Given records start

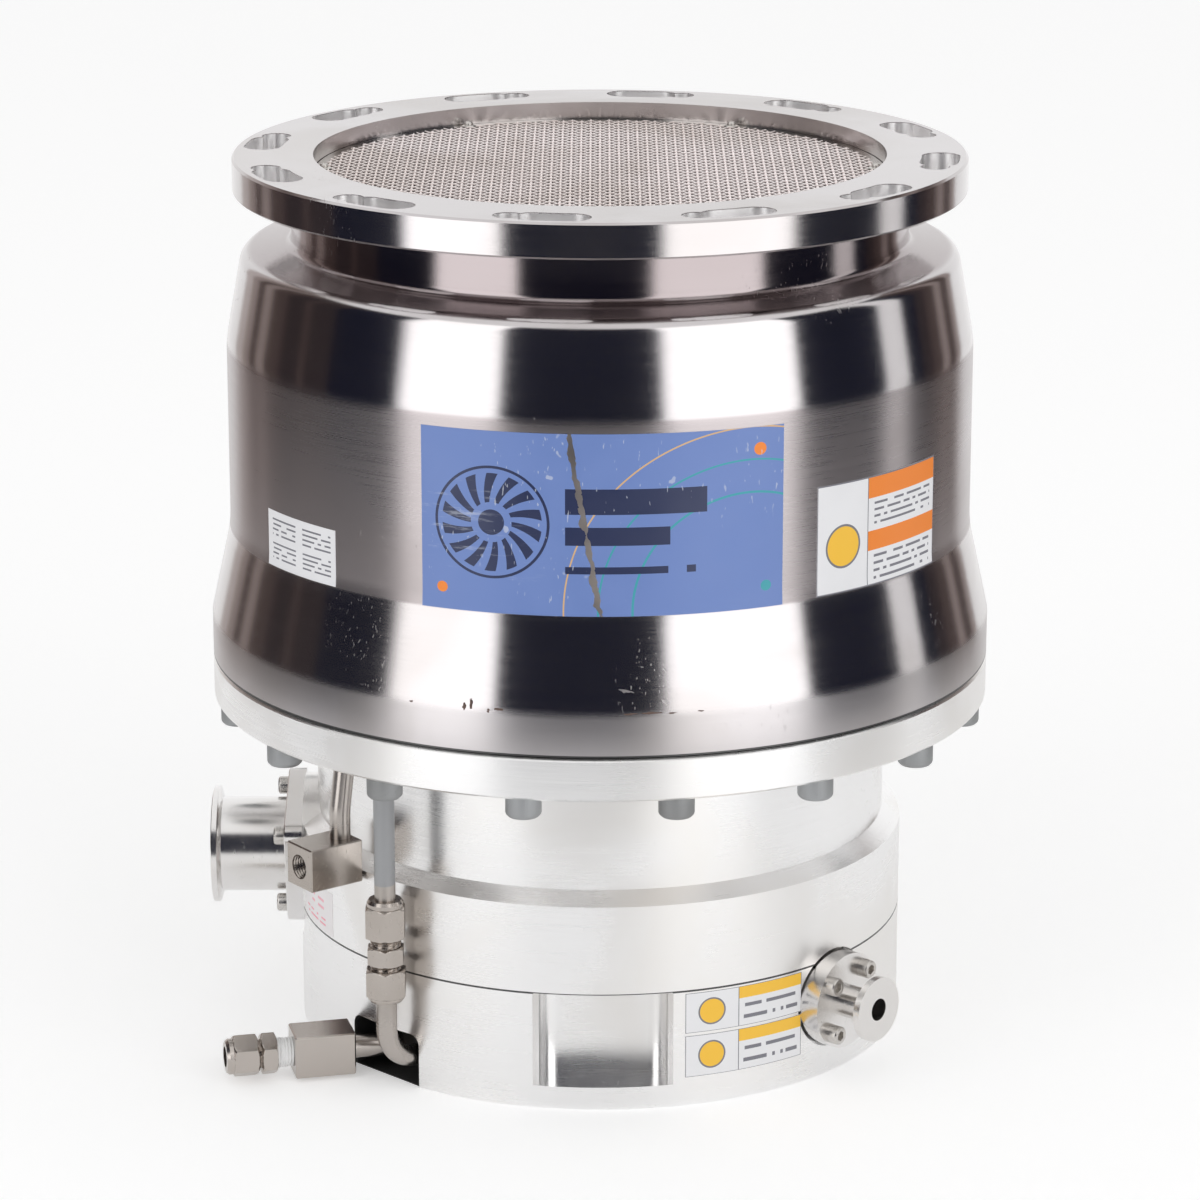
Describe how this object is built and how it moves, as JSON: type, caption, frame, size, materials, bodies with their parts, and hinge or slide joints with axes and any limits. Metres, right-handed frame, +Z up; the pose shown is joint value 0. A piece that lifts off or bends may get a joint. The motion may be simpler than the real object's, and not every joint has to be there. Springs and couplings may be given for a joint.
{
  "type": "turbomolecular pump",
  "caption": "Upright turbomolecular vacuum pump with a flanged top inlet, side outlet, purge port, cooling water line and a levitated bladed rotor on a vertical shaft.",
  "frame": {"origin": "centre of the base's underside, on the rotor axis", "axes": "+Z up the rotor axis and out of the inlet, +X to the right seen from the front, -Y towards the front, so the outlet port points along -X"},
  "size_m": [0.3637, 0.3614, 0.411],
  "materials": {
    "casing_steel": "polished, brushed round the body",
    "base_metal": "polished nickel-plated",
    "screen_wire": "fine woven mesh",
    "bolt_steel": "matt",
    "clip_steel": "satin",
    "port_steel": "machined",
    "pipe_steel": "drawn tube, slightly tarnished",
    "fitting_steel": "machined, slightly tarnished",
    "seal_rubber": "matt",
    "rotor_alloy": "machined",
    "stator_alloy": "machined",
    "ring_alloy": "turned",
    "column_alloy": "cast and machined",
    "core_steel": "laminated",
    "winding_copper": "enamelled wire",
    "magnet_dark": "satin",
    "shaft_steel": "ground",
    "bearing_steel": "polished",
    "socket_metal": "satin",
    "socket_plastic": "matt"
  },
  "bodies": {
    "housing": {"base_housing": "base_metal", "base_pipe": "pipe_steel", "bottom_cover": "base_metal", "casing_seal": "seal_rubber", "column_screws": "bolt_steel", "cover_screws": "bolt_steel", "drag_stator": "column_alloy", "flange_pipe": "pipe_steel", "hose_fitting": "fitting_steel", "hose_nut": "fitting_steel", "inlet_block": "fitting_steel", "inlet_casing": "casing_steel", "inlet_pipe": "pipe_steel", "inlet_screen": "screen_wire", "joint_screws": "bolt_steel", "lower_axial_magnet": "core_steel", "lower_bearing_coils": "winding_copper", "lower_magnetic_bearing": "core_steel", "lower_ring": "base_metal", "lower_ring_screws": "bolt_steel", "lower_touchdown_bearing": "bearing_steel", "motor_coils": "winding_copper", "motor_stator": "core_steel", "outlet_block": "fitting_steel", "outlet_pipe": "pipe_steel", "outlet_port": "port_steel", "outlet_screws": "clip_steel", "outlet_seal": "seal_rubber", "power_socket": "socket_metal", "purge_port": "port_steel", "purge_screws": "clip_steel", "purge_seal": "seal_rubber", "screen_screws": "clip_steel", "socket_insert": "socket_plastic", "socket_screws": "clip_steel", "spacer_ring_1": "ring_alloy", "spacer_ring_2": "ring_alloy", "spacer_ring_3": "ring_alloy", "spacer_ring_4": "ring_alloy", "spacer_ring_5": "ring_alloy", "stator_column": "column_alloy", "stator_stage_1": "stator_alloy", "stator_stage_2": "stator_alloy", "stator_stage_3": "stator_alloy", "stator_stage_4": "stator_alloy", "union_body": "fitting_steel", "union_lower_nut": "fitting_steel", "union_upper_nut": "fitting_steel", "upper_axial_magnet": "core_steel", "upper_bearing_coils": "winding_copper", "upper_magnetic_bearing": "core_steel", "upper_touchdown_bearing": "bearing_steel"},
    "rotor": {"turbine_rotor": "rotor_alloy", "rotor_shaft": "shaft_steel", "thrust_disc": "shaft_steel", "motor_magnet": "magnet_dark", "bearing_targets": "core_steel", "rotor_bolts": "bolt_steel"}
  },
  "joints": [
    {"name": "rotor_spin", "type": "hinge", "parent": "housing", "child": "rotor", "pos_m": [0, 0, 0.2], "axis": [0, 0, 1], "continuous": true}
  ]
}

Given records end
Given records start

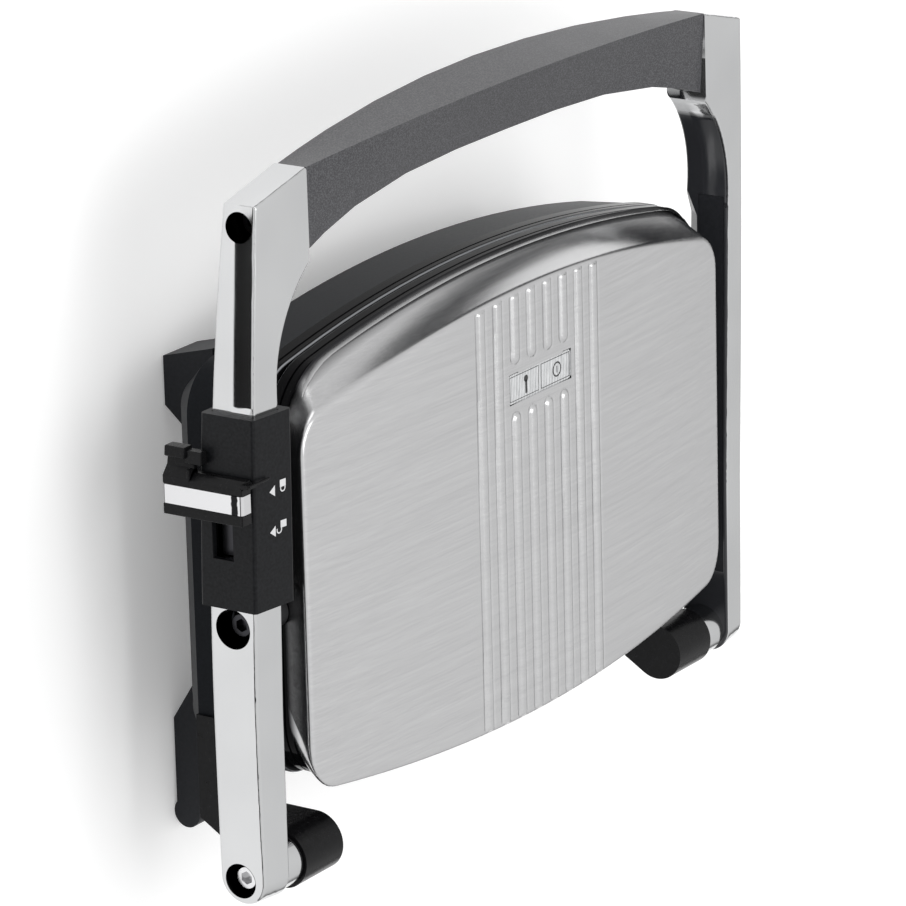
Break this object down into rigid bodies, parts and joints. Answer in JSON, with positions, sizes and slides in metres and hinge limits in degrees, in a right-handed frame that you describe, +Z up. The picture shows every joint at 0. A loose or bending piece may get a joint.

Given records end

→ **What the task requires**: Each line holding "frame" must be found and copied.

→ **Solution to this exercise**:
Describe how this object is built and how it moves, as JSON: type, caption, frame, size, materials, bodies with their parts, and hinge or slide joints with axes and any limits. Metres, right-handed frame, +Z up; the pose shown is joint value 0. A piece that lifts off or bends may get a joint. The motion may be simpler than the real object's, and not every joint has to be there. Springs and couplings may be given for a joint.
  "frame": {"origin": "centre of the base's underside, on the rotor axis", "axes": "+Z up the rotor axis and out of the inlet, +X to the right seen from the front, -Y towards the front, so the outlet port points along -X"},
Break this object down into rigid bodies, parts and joints. Answer in JSON, with positions, sizes and slides in metres and hinge limits in degrees, in a right-handed frame that you describe, +Z up. The picture shows every joint at 0. A loose or bending piece may get a joint.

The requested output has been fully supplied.